Geopolitical experts have almost universally questioned why the highly professional Iranian Quds Force would hire a washed up used care salesman who had a drinking problem and a propensity for hookers to be the “mastermind” behind such a sophisticated operation, and why that operation would take place in the United States when it would be far easier to carry out the assassination in the middle east.
It now appears that Iranian-American patsy Mansour Arbabsiar thought he was merely involved in a drug deal to sell large amounts of opium from Afghanistan, and that the terrorist angle was introduced by “CS-1″ – the DEA informant working on behalf of the FBI.
“On May 24, when Arbabsiar first met with the DEA informant he thought was part of a Mexican drug cartel, it was not to hire a hit squad to kill the ambassador. Rather, there is reason to believe that the main purpose was to arrange a deal to sell large amounts of opium from Afghanistan,” writes Porter.
The legal document fails to list any single example directly attributable to Arbabsiar where he mentions killing the Saudi ambassador.
“Both that language and the absence of any statement attributed to Arbabsiar imply that the Iranian-American said nothing about assassinating the Saudi ambassador except in response to suggestions by the informant, who was already part of an FBI undercover operation,” adds Porter.

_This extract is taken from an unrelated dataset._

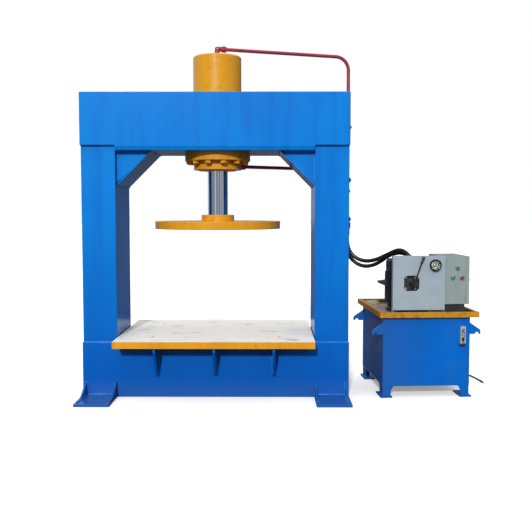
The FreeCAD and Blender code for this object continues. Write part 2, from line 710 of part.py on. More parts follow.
def pump():
    """The gear pump hangs under the lid, inside the tank, on the motor's shaft."""
    u, v = MOTOR_U, MOTOR_V
    bell = turned([(58, 0), (65.5, 0), (65.5, 155), (58, 155)], u, v, TANK_TOP + LID_T - 155)
    body = block(u - 45, v - 62, 236, u + 45, v + 62, 336).cut(rod(u, v, 300, 14.5, 40))
    pickup = tube(u - 30, v, 150, 14, 11, 86)
    strainer = turned([(14, 0), (34, 0), (34, 62), (14, 62)], u - 30, v, 88)
    export("gear_pump", in_unit(bell), in_unit(body),
           in_unit(pickup.fuse(strainer).removeSplitter()))


# ---------------------------------------------------------------- power unit: valve and gauge
def cover_panel():
    """The bent sheet that hides the valve, with the lever's hole and the gauge's hole."""
    t, f = PANEL_T, PANEL_FLANGE
    u0, u1, v, z0, z1 = PANEL_U0, PANEL_U1, PANEL_V, FLOOR_Z, PANEL_TOP
    sheet = block(u0, v, PANEL_LOW, u1, v + t, z1)
    sheet = sheet.fuse(block(u0, v, z1 - t, u1, v + f, z1))
    sheet = sheet.fuse(block(u0, v, z0, u0 + t, v + f, z1))
    sheet = sheet.fuse(block(u1 - t, v, z0, u1, v + f, z1))
    sheet = sheet.fuse(block(u0 - 14, v, z0, u0, v + f, z0 + t))
    h, c = 46.0, 16.0
    hole = []
    for su, sz, first in ((1, 1, True), (-1, 1, False), (-1, -1, True), (1, -1, False)):
        corner = [(VALVE_U + su * h, VALVE_Z + sz * (h - c)),
                  (VALVE_U + su * (h - c), VALVE_Z + sz * h)]
        hole += corner if first else corner[::-1]
    sheet = sheet.cut(sheet_xz(hole, v - 1, t + 2))
    sheet = sheet.cut(rod(GAUGE_U, v - 1, GAUGE_Z, 30.5, t + 2, V(0, 1, 0)))
    return sheet.removeSplitter()


def valve(manifold_ends):
    u, z = VALVE_U, VALVE_Z
    face = V(0, -1, 0)
    body = block(u - 38, 62, z - 44, u + 38, 120, z + 44)
    body = body.fuse(rod(u - 38, 90, z, 20, 22, V(-1, 0, 0)))
    boss = rod(LEVER_U, 62, z, 20, 39, face).fuse(rod(LEVER_U, 38, z, 12 - RUNNING, 35, face))
    body = body.fuse(boss).removeSplitter()
    screws = []
    for du in (-30, 30):
        for dz in (-35, 35):
            body = body.cut(rod(u + du, 62, z + dz, 5.2, 40, V(0, 1, 0)))
            head = rod(u + du, 56, z + dz, 8, 6, V(0, 1, 0))
            stem = rod(u + du, 62, z + dz, 5, 38, V(0, 1, 0))
            socket = hexagon(u + du, 56, z + dz, 8, 4, V(0, 1, 0))
            screws.append(head.fuse(stem).cut(socket))
    low, right = 610.0, u + 126
    manifold = block(u - 44, 120, low, right, 200, MANIFOLD_TOP).fuse(
        block(u + 42, 92, low, right, 120, MANIFOLD_TOP)).removeSplitter()
    brackets = [block(u - 44, v, FLOOR_Z, right, v + 6, low) for v in (122, 192)]
    relief = hexagon(right, 160, 650, 32, 18, V(1, 0, 0)).fuse(
        rod(right + 18, 160, 650, 17, 30, V(1, 0, 0)))
    export("valve_body", in_unit(body))
    adaptors = []
    placed = in_unit(manifold)
    for at, outward in manifold_ends:
        adaptors.append(hose_adaptor(at, outward).cut(placed))
    export("valve_manifold", placed, *[in_unit(b) for b in brackets],
           in_unit(relief.removeSplitter()))
    export("hose_adaptors", *adaptors)
    hub = tube(LEVER_U, 22, z, 21, 12, 18, face)
    a = math.radians(LEVER_LEAN)
    along = V(math.sin(a), 0, math.cos(a))
    pivot = V(LEVER_U, 13, LEVER_Z)
    root = pivot + along * 18
    arm = rod(root.x, root.y, root.z, 4.5, LEVER_L - 58, along)
    lever = hub.fuse(arm).cut(rod(LEVER_U, 24, z, 12, 24, face)).removeSplitter()
    start = pivot + along * (LEVER_L - 40)
    grip = turned([(0, 0), (6.5, 0), (8.5, 8), (10, 34), (8.5, 41), (4, 44), (0, 44)],
                  start.x, start.y, start.z, along)
    export("valve_lever", in_unit(lever))
    export("lever_grip", in_unit(grip))
    return screws


def hose_adaptor(at, outward):
    """A hexagonal adaptor that carries a hose's ferrule down into the manifold's top."""
    body = rod(at.x, at.y, at.z, 13, (at.z - MANIFOLD_TOP + 15) / -outward.z, outward)
    nut = hexagon(at.x, at.y, at.z, 36, 18, outward)
    return body.fuse(nut).removeSplitter()


def gauge():
    u, z, v = GAUGE_U, GAUGE_Z, PANEL_V
    back = V(0, 1, 0)
    case = turned([(0, 0), (0, 28), (30, 28), (30, 10), (GAUGE_R, 10), (GAUGE_R, -10),
                   (31, -13), (28.5, -11), (28.5, 6), (2, 6), (2, 0)], u, v - 10, z, back)
    dial = tube(u, v - 6, z, 28.4, 2.2, 1.5, back)
    pointer = polygon([(0, 0, -7), (1.6, 0, -6), (0.5, 0, 24), (-0.5, 0, 24), (-1.6, 0, -6)])
    pointer = pointer.extrude(V(0, 1, 0)).fuse(rod(0, -1.2, 0, 3, 2.2, back))
    pointer = pointer.cut(rod(0, -0.5, 0, 2 + RUNNING, 2, back))
    pointer.rotate(V(0, 0, 0), V(0, 1, 0), -135)
    pointer.translate(V(u, v - 9.5, z))
    glass = rod(u, v - 16, z, 28.4, 2, back)
    export("gauge_case", in_unit(case))
    export("gauge_dial", in_unit(dial))
    export("gauge_pointer", in_unit(pointer.removeSplitter()))
    export("gauge_glass", in_unit(glass))


# ---------------------------------------------------------------- power unit: control box
BUTTONS = {"pilot_lamp": (468.0, 774.0), "start_button": (440.0, 715.0),
           "stop_button": (496.0, 714.0)}


def control_box():
    t = BOX_T
    u0, u1, v0, v1, z0, z1 = BOX_U0, BOX_U1, BOX_V0, BOX_V1, BOX_Z0, BOX_Z1
    shell = block(u0, v0, z0, u1, v1, z1).cut(block(u0 + t, v0 + t, z0 + t, u1, v1 - t, z1 - t))
    bezels = []
    for u, z in BUTTONS.values():
        shell = shell.cut(rod(u, v0, z, 11.2, t, V(0, 1, 0)))
        ring = tube(u, v0 - 5, z, 15, 10.3, 5, V(0, 1, 0))
        ring = chamfered(ring, 1.5, lambda e: circular(e, 15) and e.CenterOfMass.y < v0 - 4)
        ring = ring.fuse(tube(u, v0, z, 11, 10.3, 26, V(0, 1, 0)))
        bezels.append(in_unit(ring.removeSplitter()))
    gland_u, gland_z = 418.0, 588.0
    shell = shell.cut(rod(gland_u, v1 - t, gland_z, 8.2, t, V(0, 1, 0)))
    export("control_box", in_unit(shell))
    export("button_bezels", *bezels)
    back = V(0, 1, 0)
    for name in ("start_button", "stop_button"):
        u, z = BUTTONS[name]
        cap = rod(u, v0 - 9, z, 10.2, 24, back)
        export(name, in_unit(chamfered(cap, 1.2, lambda e: e.CenterOfMass.y < v0 - 8.9)))
    u, z = BUTTONS["pilot_lamp"]
    lens = turned([(0, 24), (10.3, 24), (10.3, -3), (8.6, -8), (5, -10.6), (0, -11.6)],
                  u, v0, z, back)
    export("pilot_lamp", in_unit(lens))
    door_z0, door_z1 = z0 - 1, z1 + 1
    door = block(u1 + 0.5, v0 - 1, door_z0, u1 + DOOR_T, v1 + 1, door_z1)
    door = door.cut(block(u1 + 0.5, v0 + t - 1, door_z0 + t, u1 + DOOR_T - t, v1 - t + 1,
                          door_z1 - t))
    lock = rod(u1 + DOOR_T, v0 + 26, 700, 9, 8, V(1, 0, 0)).cut(
        block(u1 + DOOR_T + 4, v0 + 24.5, 692, u1 + DOOR_T + 9, v0 + 27.5, 708))
    hinges = []
    knuckles = []
    for z in (612, 786):
        fixed, swinging = box_hinge(u1 + 10, v1, z)
        hinges.append(in_unit(fixed))
        knuckles.append(in_unit(swinging))
    export("box_door", in_unit(door), in_unit(lock), *knuckles)
    export("door_hinges", *hinges)
    plate = block(u0 + t + 6, v0 + 40, z0 + 30, u0 + t + 9, v1 - 30, z1 - 24)
    face = u0 + t + 9
    contactor = block(face, v0 + 80, 700, face + 70, v0 + 150, 786)
    relay = block(face, v0 + 82, 612, face + 66, v0 + 148, 692)
    transformer = block(face, v0 + 190, 690, face + 68, v0 + 280, 770)
    terminals = block(face, v0 + 170, 610, face + 38, v0 + 300, 650)
    export("switchgear", *[in_unit(s) for s in (plate, contactor, relay, transformer, terminals)])
    gland = hexagon(gland_u, v1, gland_z, 22, 8, back).fuse(rod(gland_u, v1 + 8, gland_z, 9, 16,
                                                                 back))
    gland = gland.fuse(rod(gland_u, v1 - 10, gland_z, 8, 10, back))
    gland = gland.cut(rod(gland_u, v1 - 12, gland_z, CABLE_R, 60, back))
    export("cable_gland", in_unit(gland.removeSplitter()))
    stand_t = 3.0
    stand = block(u0 + 4, v0 + 16, FLOOR_Z, u1, v1 - 16, z0).cut(
        block(u0 + 4 + stand_t, v0 + 16 + stand_t, FLOOR_Z, u1 - stand_t, v1 - 16 - stand_t,
              z0 - stand_t))
    export("box_stand", in_unit(stand))


def box_hinge(u, v, z):
    """One door hinge: the leaf, pin and outer knuckles on the box, and the door's own knuckle."""
    axis_v = v + 7
    leaf = block(u - 36, v, z - 22, u - 12, v + 3, z + 22)
    fixed = leaf.fuse(rod(u, axis_v, z - 22, 2.5, 44))
    for low in (z - 22, z + 8):
        fixed = fixed.fuse(rod(u, axis_v, low, 5.5, 14))
        fixed = fixed.fuse(block(u - 12, v + 1.4, low, u, v + 3, low + 14))
    swinging = rod(u, axis_v, z - 7.6, 5.5, 15.2)
    swinging = swinging.fuse(block(u - 1.5, v + 1, z - 7.6, u + 1.5, v + 4, z + 7.6))
    swinging = swinging.cut(rod(u, axis_v, z - 8, 2.5 + RUNNING, 16))
    return fixed.removeSplitter(), swinging.removeSplitter()


def main():
    press_frame()
    cylinder()
    ram()
    pipes()
    manifold_ends = cords()
    tank()
    tank_corners()
    motor()
    pump()
    export("cover_panel", in_unit(cover_panel()))
    valve_screws = valve(manifold_ends)
    tank_fittings(valve_screws)
    gauge()
    control_box()


main()
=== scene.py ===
"""Looks of a straight-side hydraulic press and its power unit.

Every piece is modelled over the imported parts, in metres and in their frame. The power unit's
pieces are made in its own frame (U to the right, V to the back) and then placed with UNIT.
"""

import json
import math
from contextlib import contextmanager

import bmesh
import bpy
from mathutils import Matrix, Vector


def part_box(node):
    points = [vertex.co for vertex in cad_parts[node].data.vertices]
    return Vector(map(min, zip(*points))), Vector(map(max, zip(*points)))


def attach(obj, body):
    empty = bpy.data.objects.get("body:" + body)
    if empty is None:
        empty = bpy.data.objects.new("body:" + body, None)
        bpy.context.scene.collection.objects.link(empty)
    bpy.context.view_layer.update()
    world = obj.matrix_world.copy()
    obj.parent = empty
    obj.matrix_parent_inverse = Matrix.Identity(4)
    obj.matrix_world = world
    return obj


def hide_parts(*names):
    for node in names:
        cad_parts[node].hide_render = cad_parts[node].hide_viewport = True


bl_info = {
    "name": "Hydraulic press looks",
    "version": (1, 0, 0),
    "blender": (4, 5, 0),
    "location": "3D View > Sidebar > Press",
    "description": "Models the edges, welds, hoses, small parts and finishes of a hydraulic press",
    "category": "Object",
}

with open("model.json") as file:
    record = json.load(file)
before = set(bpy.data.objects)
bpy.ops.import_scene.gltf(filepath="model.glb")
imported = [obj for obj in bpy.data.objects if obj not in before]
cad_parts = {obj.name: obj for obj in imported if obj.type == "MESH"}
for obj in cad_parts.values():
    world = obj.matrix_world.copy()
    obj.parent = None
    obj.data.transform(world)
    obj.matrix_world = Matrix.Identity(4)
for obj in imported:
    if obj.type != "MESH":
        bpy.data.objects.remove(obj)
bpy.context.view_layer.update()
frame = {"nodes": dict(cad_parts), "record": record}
MM = 0.001
QUARTER = math.pi / 2
UNIT = Matrix.Translation((1.005, -0.273, 0)) @ Matrix.Rotation(math.radians(3.8), 4, "Z")
MERGE = 2e-6            # corners nearer than this are one corner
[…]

Indeed, the record shows that it is the informant who constantly refers to the assassination. When Arbabsiar wired $100,000 dollars to an account in New York in August, he still did so under the impression that the money would be used in connection with the drug deal, the legal document shows.
The DEA informant himself was under pressure to pull off the sting because he had already been charged with a narcotics offense and was posing as a drug cartel operative in return for the charges against him being dropped.
It appears as though the entire plot was, similar to a myriad of previous terror cases, a case of entrapment where the FBI deliberately chooses an individual down on his luck and promises him money and importance, radicalizing him in the process and convincing him to commit criminal activities. Even so, there is no specific example where Arabsiar directly advocates killing the Saudi ambassador.